* BEGIN *

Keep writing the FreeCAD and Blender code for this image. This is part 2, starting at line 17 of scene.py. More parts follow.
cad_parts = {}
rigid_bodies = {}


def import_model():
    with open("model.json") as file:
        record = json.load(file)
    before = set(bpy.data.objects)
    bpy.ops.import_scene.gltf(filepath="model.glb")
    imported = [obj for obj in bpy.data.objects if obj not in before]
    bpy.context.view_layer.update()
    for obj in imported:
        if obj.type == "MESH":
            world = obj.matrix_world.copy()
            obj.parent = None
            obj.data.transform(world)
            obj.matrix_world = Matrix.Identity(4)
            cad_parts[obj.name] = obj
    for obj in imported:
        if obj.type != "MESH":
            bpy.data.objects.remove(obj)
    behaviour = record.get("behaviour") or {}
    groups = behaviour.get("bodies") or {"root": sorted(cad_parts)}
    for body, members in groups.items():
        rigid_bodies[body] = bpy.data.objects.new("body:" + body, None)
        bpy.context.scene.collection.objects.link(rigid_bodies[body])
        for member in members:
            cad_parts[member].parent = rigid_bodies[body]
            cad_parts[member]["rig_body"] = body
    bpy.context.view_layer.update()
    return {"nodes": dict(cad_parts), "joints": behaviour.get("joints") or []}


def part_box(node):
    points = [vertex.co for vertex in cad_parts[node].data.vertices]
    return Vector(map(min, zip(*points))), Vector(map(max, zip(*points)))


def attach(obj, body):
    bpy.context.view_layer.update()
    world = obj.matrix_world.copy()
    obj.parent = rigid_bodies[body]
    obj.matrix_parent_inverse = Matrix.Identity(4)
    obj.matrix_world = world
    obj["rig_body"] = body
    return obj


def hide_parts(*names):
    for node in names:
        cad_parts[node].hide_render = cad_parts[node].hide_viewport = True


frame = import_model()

* END *
* BEGIN *

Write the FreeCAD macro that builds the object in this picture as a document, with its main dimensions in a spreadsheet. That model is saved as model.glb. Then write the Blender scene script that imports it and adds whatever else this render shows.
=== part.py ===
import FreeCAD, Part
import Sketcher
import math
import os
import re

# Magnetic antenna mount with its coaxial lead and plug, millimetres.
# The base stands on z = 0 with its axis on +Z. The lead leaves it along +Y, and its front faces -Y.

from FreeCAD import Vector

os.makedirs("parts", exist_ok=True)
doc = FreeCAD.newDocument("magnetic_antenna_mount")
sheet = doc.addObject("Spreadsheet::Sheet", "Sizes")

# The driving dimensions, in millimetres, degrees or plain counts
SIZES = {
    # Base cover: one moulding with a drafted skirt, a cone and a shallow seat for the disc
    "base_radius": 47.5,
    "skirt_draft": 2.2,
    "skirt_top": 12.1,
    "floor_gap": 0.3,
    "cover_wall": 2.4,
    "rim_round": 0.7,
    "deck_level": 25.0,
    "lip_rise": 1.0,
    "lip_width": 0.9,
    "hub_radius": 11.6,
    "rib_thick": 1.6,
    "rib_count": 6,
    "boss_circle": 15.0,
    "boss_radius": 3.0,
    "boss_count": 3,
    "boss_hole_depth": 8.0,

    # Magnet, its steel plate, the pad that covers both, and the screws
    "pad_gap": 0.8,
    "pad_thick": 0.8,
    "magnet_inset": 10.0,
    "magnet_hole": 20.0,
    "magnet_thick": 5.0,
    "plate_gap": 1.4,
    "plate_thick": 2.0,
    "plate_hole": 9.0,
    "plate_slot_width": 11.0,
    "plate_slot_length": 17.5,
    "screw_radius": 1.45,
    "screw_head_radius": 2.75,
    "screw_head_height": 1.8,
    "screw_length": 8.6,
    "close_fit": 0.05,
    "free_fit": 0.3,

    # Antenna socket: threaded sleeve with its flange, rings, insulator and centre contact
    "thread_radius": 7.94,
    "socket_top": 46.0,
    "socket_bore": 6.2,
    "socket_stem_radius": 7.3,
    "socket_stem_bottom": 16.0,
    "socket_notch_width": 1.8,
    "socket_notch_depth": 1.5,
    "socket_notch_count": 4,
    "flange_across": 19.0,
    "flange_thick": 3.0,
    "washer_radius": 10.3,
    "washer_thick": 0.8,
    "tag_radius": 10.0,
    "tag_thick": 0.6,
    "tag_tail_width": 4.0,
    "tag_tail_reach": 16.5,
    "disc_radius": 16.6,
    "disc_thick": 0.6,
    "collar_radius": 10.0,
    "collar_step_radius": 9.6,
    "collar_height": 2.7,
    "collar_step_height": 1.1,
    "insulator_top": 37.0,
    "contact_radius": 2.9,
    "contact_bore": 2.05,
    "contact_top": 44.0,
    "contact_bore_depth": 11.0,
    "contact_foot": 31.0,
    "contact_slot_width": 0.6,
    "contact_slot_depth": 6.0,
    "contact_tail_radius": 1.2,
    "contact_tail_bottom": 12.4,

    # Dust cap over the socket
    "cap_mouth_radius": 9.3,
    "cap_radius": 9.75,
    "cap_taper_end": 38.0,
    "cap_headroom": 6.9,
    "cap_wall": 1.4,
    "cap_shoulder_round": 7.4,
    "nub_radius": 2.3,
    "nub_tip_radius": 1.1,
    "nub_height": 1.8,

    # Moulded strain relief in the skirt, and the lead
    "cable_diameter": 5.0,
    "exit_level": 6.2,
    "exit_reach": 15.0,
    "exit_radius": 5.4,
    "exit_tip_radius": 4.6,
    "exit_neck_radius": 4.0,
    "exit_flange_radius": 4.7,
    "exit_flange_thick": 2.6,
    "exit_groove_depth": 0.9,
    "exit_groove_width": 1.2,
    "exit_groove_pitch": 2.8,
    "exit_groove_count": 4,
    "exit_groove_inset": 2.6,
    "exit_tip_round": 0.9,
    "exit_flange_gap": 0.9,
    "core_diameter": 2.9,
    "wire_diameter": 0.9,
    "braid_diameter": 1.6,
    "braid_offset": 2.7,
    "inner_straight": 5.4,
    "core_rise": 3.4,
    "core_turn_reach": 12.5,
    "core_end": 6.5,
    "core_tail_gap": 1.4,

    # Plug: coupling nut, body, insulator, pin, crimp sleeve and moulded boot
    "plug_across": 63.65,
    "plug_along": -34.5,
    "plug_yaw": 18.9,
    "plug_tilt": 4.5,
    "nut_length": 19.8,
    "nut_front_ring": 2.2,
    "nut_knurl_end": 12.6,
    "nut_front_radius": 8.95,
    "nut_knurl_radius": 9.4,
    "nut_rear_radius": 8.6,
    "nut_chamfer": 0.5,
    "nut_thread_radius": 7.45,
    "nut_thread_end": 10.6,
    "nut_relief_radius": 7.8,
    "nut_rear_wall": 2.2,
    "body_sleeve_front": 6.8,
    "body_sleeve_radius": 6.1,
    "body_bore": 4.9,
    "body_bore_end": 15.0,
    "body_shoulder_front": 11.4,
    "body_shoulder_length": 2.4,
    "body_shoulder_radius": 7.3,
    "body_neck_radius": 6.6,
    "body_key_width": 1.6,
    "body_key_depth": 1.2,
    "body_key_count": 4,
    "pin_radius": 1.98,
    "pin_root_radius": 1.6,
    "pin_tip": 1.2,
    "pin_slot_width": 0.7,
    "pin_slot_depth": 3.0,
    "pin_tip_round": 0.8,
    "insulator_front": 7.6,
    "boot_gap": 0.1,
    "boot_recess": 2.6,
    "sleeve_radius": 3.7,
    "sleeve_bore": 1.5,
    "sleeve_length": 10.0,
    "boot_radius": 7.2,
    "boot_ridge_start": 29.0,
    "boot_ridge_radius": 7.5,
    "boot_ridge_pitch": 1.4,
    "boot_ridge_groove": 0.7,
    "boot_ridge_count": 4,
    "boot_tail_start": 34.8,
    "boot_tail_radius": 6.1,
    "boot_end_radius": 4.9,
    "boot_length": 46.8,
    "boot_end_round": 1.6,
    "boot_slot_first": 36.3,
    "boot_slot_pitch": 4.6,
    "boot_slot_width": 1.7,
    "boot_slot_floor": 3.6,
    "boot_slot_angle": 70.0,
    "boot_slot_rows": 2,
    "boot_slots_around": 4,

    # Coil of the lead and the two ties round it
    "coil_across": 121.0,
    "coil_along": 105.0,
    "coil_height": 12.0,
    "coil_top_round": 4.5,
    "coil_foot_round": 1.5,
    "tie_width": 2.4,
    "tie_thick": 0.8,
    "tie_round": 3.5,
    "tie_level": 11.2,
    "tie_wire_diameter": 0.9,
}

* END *
* BEGIN *

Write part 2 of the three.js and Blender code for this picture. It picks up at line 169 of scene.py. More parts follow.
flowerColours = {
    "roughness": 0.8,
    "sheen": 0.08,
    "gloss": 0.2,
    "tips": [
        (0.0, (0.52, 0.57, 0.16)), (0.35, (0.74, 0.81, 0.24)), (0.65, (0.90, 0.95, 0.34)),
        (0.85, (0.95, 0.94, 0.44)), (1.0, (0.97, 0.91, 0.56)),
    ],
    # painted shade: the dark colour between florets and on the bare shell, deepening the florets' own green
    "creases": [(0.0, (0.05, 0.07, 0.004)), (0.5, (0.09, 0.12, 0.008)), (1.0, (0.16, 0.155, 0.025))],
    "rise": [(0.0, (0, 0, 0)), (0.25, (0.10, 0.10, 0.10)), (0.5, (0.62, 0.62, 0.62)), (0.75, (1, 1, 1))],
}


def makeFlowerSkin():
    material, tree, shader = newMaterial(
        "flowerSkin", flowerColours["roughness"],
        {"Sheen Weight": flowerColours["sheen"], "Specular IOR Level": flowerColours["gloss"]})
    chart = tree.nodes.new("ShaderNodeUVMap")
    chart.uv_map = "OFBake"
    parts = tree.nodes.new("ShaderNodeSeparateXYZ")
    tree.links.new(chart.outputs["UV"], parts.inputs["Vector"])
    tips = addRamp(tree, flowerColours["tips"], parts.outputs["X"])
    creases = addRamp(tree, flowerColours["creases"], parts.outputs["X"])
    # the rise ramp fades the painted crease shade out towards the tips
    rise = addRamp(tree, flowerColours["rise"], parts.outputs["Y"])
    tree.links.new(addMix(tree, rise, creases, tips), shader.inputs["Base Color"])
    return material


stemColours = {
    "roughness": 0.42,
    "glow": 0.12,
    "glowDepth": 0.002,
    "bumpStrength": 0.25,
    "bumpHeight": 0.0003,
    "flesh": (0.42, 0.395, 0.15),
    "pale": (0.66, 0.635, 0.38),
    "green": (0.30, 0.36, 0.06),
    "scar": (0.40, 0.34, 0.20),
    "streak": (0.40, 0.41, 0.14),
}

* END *

Instructions for the task: Each line from the line containing "obj.parent = None" through the line containing "bpy.context.scene.collection.objects.link(rigid_bodies[body])" is to be transcribed exactly, and no other line.

Output for this exercise:
            obj.parent = None
            obj.data.transform(world)
            obj.matrix_world = Matrix.Identity(4)
            cad_parts[obj.name] = obj
    for obj in imported:
        if obj.type != "MESH":
            bpy.data.objects.remove(obj)
    behaviour = record.get("behaviour") or {}
    groups = behaviour.get("bodies") or {"root": sorted(cad_parts)}
    for body, members in groups.items():
        rigid_bodies[body] = bpy.data.objects.new("body:" + body, None)
        bpy.context.scene.collection.objects.link(rigid_bodies[body])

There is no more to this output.